Another big challenge was generating our custom relationship map graph visualization by reworking llama-index’s source code. For one, llama-index was a new library for us to parse through, let alone customize for our own use. We had to change their knowledge map—which maps subjects to objects with the edges being “relationships” or verbs, to correlations where the vertices were subnodes of documents and classified them by owner document. We then made the edges to be the “ideas” that each sub-node may share, and upon hovering over each vertex, one can see the entire node’s text contents. For fun, pyvis also allows you to move the graph around with simulated physics :D

Accomplishments that we're proud of

We are very proud of the end-to-end application that we were able to build as well as being able to overcome many technical challenges along the way. Our project involved having to heavily customize the llama-index source code to meet our needs (especially regarding the knowledge graph index library), and it was also great to build an application with cutting-edge large language models, something we hadn’t really done before. Moreover, we were able to integrate many different functions—a Flask server backend connecting to React frontend with a Pinecone vector database and llama-index querying all together in one application. We are proud of our end result both as a functioning application and as a great learning experience with using cutting-edge technology for us as well.

What we learned

We learned a lot about LLMs during this hackathon. While we have experience in classical machine learning development, it was exciting to try our hands at developing applications centered around transformer models. Moreover, the chance to delve deep into APIs of services like LlamaIndex, Pinecone, OpenAI, and Langchain was invaluable. We also learned so much about the structure of LLMs and prompt engineering, and as aspiring machine learning developers, we’re truly excited to see how these models completely change how we make new technology in the world, and even how we think and problem-solve as individuals. Thank you for the free credits and for this wonderful opportunity!

What's next for Maize

Maize plans to integrate more user-friendly features that allow transformation of multiple file types (like PDFs and .docx) into readable and processable text. Additionally, we hope to expand the education applications and scope of our company by allowing users to upload images of text (such as ancient manuscripts stored online), and using image-text processing to incorporate those documents into our Maize granary.

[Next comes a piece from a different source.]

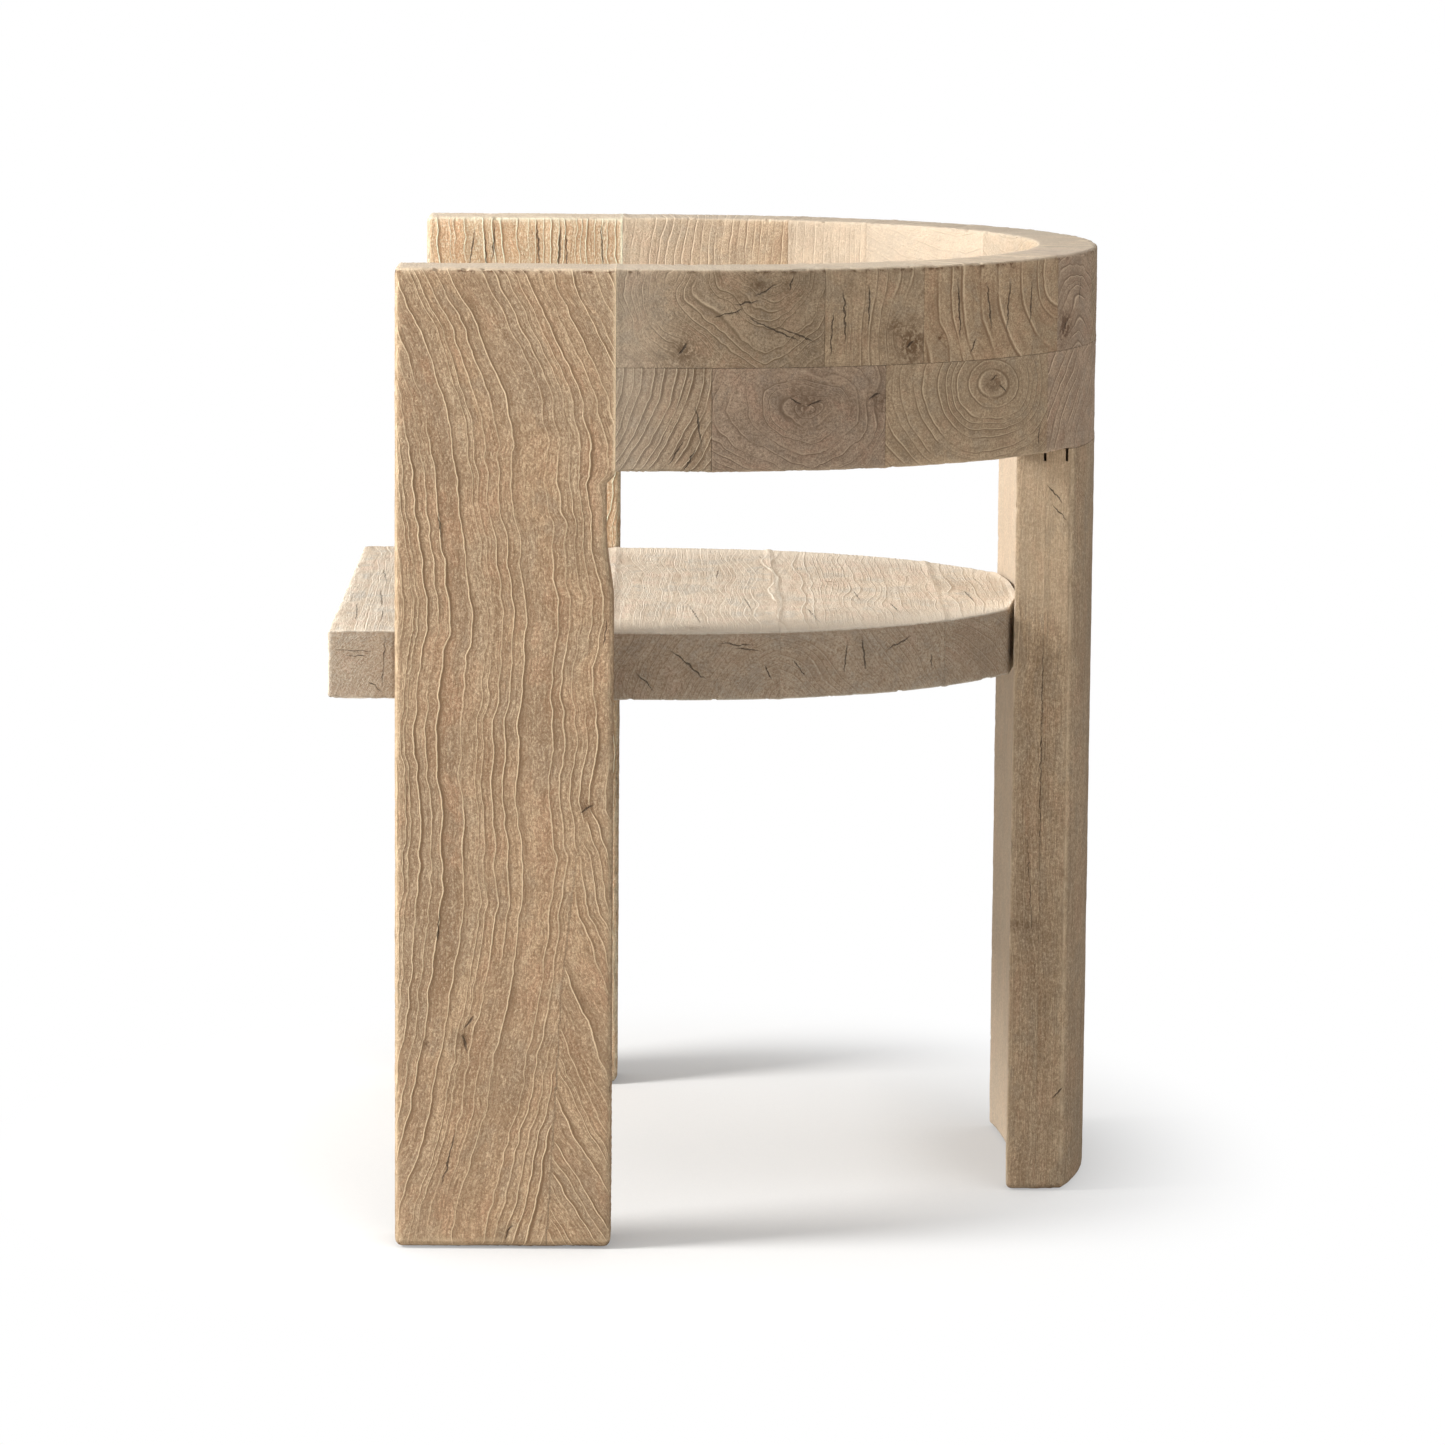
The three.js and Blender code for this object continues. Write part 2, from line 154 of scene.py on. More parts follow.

Fundamentally, we hope that our file management pipeline can act as a centralized hub for students, educators, and the corporate world alike to streamline their document search process and gain contextualized insights and analysis about their data. Moreover, our website will continue to act as a long-term storage and memory database while also expanding educational tools— by providing accurate, meaningful visualization tools to view relationships ideas in different sources (and discover shared nuances between seemingly disparate concepts), students and educators can use the language-analysis capability of Maize to learn and teach.

We hope to integrate with existing file storage sources on the cloud like Google Drive and Microsoft OneDrive to provide multi-document analytical plugins. In this fashion, we reach a greater audience and allow existing tools to utilize the power of our product, expanding the resources we have access to as we grow Maize into a standalone, solitary silo of strength.